If the mobile team is as effective as the fixed sites, then all three together have a capacity to treat about 900 patients a day. Or about 4% of the daily caseload Florida has seen over the last week. 96% of those testing positive in Florida cannot get the antibody treatment, no matter what Ron DeSantis says.
Vaccines are available to everyone in the state. So are masks. DeSantis is spending his time ignoring one and suppressing the other while playing up a treatment that can, at best, save a small percentage of those in his state who need to be hospitalized. As a result, more than half the ICU beds in Florida are now occupied by COVID-19 patients as the state hits new records for hospitalizations and occupancy. Across the state, just under 92% of all ICU beds are full. That leaves 570 ICU beds for the entire state of Florida — a number that could easily be overwhelmed if there’s not an immediate drop in cases.
On Monday, as it reported on the opening of that Orlando-based treatment center, the Orlando Sentinel reported that DeSantis was promoting the use of REGEN-COV and downplaying the effectiveness of the vaccines.
As for why he wasn’t holding vaccination events, DeSantis pointed to the many he held over the winter and into the spring, saying “no governor did more public events.” He has not held an event specifically promoting vaccines since May, however, the same day he announced a ban on businesses requiring so-called “vaccination passports.”

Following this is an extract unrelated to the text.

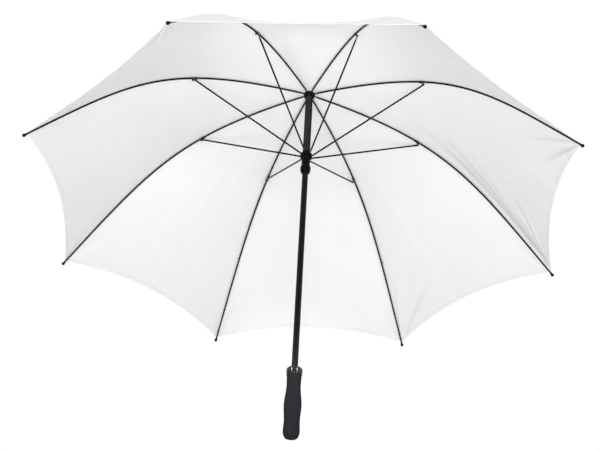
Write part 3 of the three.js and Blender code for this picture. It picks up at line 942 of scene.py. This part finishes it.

If all this seems nonsensical, writer Jennifer Cohn provides the simple answer—and it’s exactly the answer you might expect.
The largest donor to DeSantis in 2020 was a man named Ken Griffin. Griffin is the founder and CEO of investment firm Citadel. And, as Yahoo Finance reported in June about Regeneron Pharmaceuticals:
The second largest stake is held by Citadel Investment Group, managed by Ken Griffin, which holds a $171.2 million call position
For months, it has seemed like Ron DeSantis wasn’t just failing to block COVID-19, he was openly promoting its spread. DeSantis has been objectively pro-virus from downplaying vaccines, banning masks, forcing schools to conduct in-person classes, and opening businesses even when it violated the guidelines published by his own Department of Health.
What could make sense of that? A top donor whose business is actively helped by getting more people sick.
* To be fair, DeSantis has at least admitted there is a climate crisis, has allowed rising sea levels to be considered when planning infrastructure, and hasn’t banned state officials from even discussing the idea, unlike poor man’s Voldemort, Rick Scott.